== SHORT EXERCISE ==
For the records below, give the count of lines holding the word "that" and nothing more.
───── DATA ROWS ─────
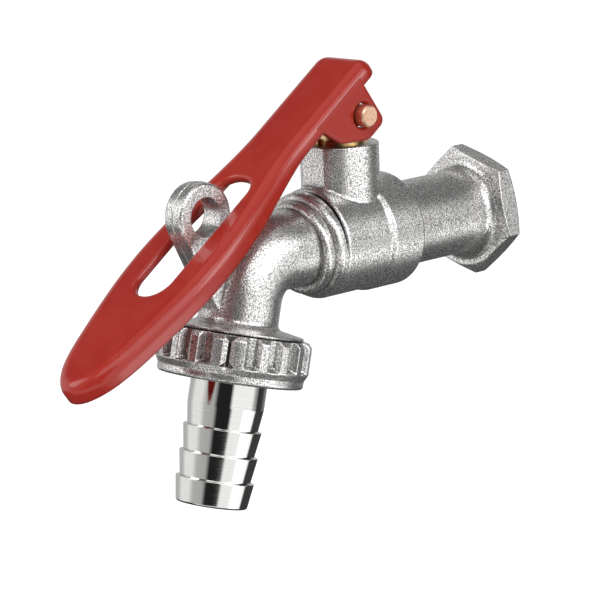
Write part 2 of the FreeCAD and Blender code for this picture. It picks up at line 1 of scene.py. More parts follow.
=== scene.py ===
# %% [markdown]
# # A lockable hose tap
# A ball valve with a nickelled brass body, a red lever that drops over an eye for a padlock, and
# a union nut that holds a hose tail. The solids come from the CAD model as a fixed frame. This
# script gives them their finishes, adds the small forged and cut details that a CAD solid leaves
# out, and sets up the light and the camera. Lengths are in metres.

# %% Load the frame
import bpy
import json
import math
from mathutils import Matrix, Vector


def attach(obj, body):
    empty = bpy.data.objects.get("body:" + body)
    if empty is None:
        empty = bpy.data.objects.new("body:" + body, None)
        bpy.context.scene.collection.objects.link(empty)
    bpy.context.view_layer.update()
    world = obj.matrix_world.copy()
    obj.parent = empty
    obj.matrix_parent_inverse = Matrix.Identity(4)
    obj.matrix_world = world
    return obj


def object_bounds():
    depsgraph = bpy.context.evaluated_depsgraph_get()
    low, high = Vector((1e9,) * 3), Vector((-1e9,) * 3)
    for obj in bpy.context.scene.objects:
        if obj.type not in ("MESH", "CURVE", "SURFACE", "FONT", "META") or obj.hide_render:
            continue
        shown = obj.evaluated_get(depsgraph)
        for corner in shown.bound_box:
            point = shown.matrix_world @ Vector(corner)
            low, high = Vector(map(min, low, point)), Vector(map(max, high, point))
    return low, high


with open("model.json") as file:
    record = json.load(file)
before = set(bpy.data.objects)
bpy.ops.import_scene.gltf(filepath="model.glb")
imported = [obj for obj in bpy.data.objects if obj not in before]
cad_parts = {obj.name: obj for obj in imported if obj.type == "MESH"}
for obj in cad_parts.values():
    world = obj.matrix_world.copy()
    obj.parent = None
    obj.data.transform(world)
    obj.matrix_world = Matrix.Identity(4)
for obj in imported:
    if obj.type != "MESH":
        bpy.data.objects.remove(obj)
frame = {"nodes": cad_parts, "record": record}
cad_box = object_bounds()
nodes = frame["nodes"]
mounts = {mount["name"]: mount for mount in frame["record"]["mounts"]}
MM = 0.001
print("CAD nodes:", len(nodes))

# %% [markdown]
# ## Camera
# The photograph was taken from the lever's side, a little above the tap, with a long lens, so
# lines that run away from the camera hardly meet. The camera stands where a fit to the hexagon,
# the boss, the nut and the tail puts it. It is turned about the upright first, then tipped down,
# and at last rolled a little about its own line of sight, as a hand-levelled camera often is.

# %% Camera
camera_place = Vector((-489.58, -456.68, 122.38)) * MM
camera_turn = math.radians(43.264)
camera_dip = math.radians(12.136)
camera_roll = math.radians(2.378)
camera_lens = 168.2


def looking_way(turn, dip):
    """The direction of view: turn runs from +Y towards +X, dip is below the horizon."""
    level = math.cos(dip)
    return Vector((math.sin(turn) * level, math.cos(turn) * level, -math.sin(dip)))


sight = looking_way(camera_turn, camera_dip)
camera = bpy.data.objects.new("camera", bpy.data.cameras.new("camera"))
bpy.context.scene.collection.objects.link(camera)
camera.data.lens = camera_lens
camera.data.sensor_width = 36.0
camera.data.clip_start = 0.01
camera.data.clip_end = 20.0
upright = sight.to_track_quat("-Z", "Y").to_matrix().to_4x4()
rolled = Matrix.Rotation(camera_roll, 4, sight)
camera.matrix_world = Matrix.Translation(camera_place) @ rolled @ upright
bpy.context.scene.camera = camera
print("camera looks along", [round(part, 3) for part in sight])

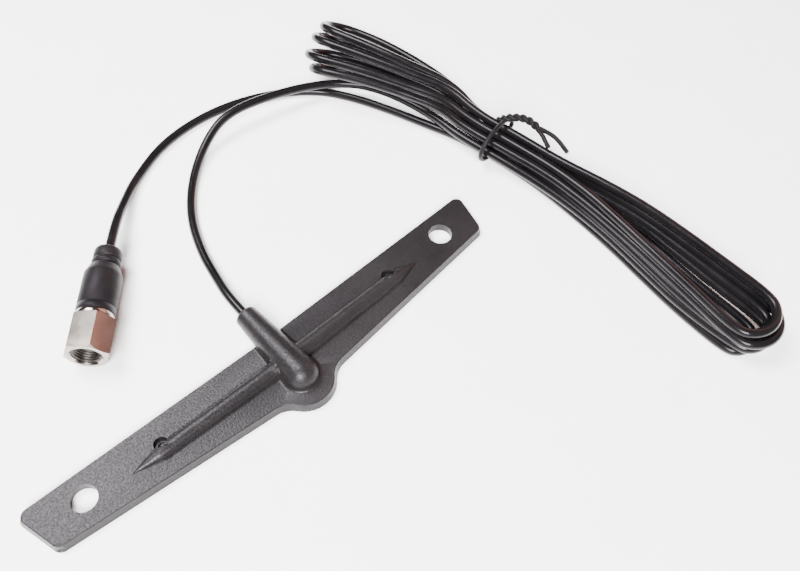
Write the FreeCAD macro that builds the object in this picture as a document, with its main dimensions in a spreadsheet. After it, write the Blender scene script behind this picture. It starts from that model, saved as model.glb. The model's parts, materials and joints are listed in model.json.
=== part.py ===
─────
== TASK RESULT ==
5